Goodbye Oprah!

Goodbye and Thanks… Oprah!

As I am sure many you did… I grew up watching The Oprah Show.  I was just a teenager… and this was something my brother and I did together.

I learned so much from this show, just like so many others.  Over the years, I stopped watching with regularity… due to the busyness of life and at some point, just didn’t get into it over the last decade as she changed.

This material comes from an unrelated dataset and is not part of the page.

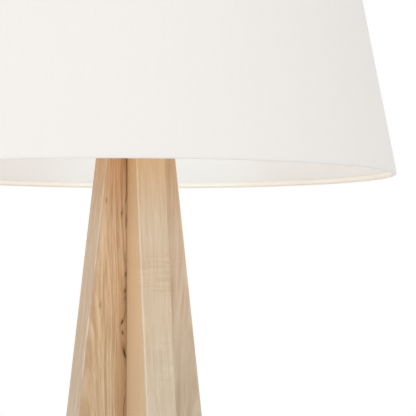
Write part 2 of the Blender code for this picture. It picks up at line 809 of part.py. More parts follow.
def make_spider(arm_angles, ring_z, washer_low):
    """Upper ring, three arms and washer, welded in one."""
    arm_wire = 0.0013
    washer_bore = 0.0036
    washer_radius = 0.0125
    washer_high = washer_low + WASHER_HEIGHT
    hub_z = washer_low + WASHER_HEIGHT / 2
    ring = wire("upper_ring", ring_path(ring_z), RING_WIRE, WHITE_WIRE, cyclic=True, resolution=1)
    reach = shade_radius(ring_z) - WIRE_DEPTH
    pieces = [ring]
    for angle in arm_angles:
        path = [
            around(angle, 0.0100, hub_z), around(angle, reach - 0.0180, hub_z),
            around(angle, reach - 0.0090, hub_z + 0.0030), around(angle, reach, ring_z),
        ]
        pieces.append(wire("arm", path, arm_wire, WHITE_WIRE, end_scale=0.7))
    washer_outline = tube_profile(washer_bore, washer_radius, washer_low, washer_high)
    pieces.append(turned("washer", washer_outline, WHITE_WIRE, 20, ring=True))
    join_up("spider_fitter", pieces, WHITE_WIRE)


# ---- the lamp ---------------------------------------------------------------

def make_lamp():
    dowel_holes = rods_cutter("dowel_holes", dowel_rods(GAP).values(), 12)
    screw_holes = screw_hole_cutters()
    make_legs(dowel_holes, screw_holes)
    make_foot_pads()
    make_dowels()
    make_post(dowel_holes)
    make_pipe()
    make_top_plate(screw_holes)
    make_screws()
    make_saddle()
    make_socket_cap()
    shaft_z = SOCKET_Z + SHAFT_RISE
    make_socket(shaft_z)
    make_switch(shaft_z)
    make_bulb()
    washer_low = make_harp()
    make_shade(washer_low)
    make_finial(washer_low + WASHER_HEIGHT + GAP)


make_lamp()
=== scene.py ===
"""Looks of the floor lamp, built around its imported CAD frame.

Metres, +Z up, with the lamp's axis on Z. The legs lie along -Y (front), +X (right),
+Y (back) and -X (left). A turned piece is a profile of (radius, z) points.
"""

import math

import bmesh
import bpy
from mathutils import Matrix, Quaternion, Vector
from mathutils.geometry import interpolate_bezier


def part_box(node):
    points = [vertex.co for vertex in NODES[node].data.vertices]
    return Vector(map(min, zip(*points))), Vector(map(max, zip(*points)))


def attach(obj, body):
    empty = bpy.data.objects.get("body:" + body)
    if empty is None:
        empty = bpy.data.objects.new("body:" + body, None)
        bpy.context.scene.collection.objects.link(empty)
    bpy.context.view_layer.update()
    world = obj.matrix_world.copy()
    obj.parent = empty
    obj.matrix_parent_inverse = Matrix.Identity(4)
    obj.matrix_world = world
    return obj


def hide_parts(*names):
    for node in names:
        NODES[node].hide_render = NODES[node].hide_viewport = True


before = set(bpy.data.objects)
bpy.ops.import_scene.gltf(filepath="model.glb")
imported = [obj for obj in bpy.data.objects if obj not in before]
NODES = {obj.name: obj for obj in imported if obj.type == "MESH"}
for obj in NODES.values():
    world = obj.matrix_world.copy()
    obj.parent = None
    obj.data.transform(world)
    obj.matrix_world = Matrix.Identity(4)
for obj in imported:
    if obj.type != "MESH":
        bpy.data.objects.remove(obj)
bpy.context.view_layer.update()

# Driving dimensions, as in the CAD
GAP = 0.0003                        # left between pieces that touch
SHADE_SLOPE = math.tan(math.radians(11.0))
FABRIC = 0.0005
LINER = 0.0010
RING_WIRE = 0.0011
HEM = 0.0058                        # height of cloth turned in at each edge
HEM_BEND = 0.0048                   # height at which it leaves the wire
HEM_CUT = 0.0108                    # the same cloth measured flat, round its fold
LEG_THICKNESS = 0.030
LEG_REACH_AT_RIM = 0.0376
LEG_FLARE = 0.118
LEG_ANGLES = {
    "right": 0.0,
    "back": math.pi / 2,
    "left": math.pi,
    "front": -math.pi / 2,
}

# Places taken from the frame
RIM_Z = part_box("shade_fabric")[0].z
SHADE_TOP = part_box("shade_fabric")[1].z
SHADE_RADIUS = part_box("shade_fabric")[1].x
LEG_INNER = LEG_THICKNESS / 2 + GAP
SOCKET_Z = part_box("socket_cap")[0].z
BULB_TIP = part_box("bulb_contact")[0].z
SHAFT_Z = (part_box("switch_shaft")[0].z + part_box("switch_shaft")[1].z) / 2

UP = Vector((0.0, 0.0, 1.0))
IN_PLACE = Matrix.Identity(4)       # a place that moves nothing


# ---- material nodes ---------------------------------------------------------

class Value:
    """A number that a material's nodes work out, so that formulas read as formulas."""

    def __init__(self, paint, socket):
        self.paint = paint
        self.socket = socket

    def __add__(self, other):
        return self.paint.math("ADD", self, other)

    def __sub__(self, other):
        return self.paint.math("SUBTRACT", self, other)

    def __rsub__(self, other):
        return self.paint.math("SUBTRACT", other, self)

    def __mul__(self, other):
        return self.paint.math("MULTIPLY", self, other)

    def __truediv__(self, other):
        return self.paint.math("DIVIDE", self, other)

    def __pow__(self, other):
        return self.paint.math("POWER", self, other)

    __radd__ = __add__
    __rmul__ = __mul__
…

Yet… I have this soft spot in my heart for the show.  To me, it really was life changing.  I can remember exactly were I was, how the room looked as I watched Oprah and learned that my mom was a battered woman.  I learned that life didn’t have to be that way.  I learned that there was a way out.  It was a life changing moment for me as I realized that I could have a good life with out the fear and pain.  It was a goal I had very early on.

The other thing that I learned from the Oprah show was that despite my up-bring… in spite of my parents and their  choices… I was in control of my own future.  There was no room for excuses.  My childhood did not define my adulthood.

I love that!

MY CHILDHOOD DID NOT DEFINE MY ADULTHOOD!

It was life changing.

I loved so many stories I heard… of my fellow humans.  I remember one that I will never forget… a young mom… diagnosed with terminal cancer spent her time making videos for her child/ren so that when they reached each milestone… she was there too.  I remember crying as I watched.  I remember begging God to never take me away from my children, and I was just a teenager.  I remember thinking of the selflessness of this lady… how much it must hurt her to make these videos… and yet she maintains a smile as she taped each one.

I could go on… there are so many stories that truly touched me… and yet… as I watched Oprah today say goodbye… I felt a sadness.  I won’t lie… she, Oprah got on my nerves many a time… but I still appreciated her and her gift of doing what she did.  So as she said goodbye… I am so thankful for this forum that taught me so much.

So… all the best… and thanks, Oprah!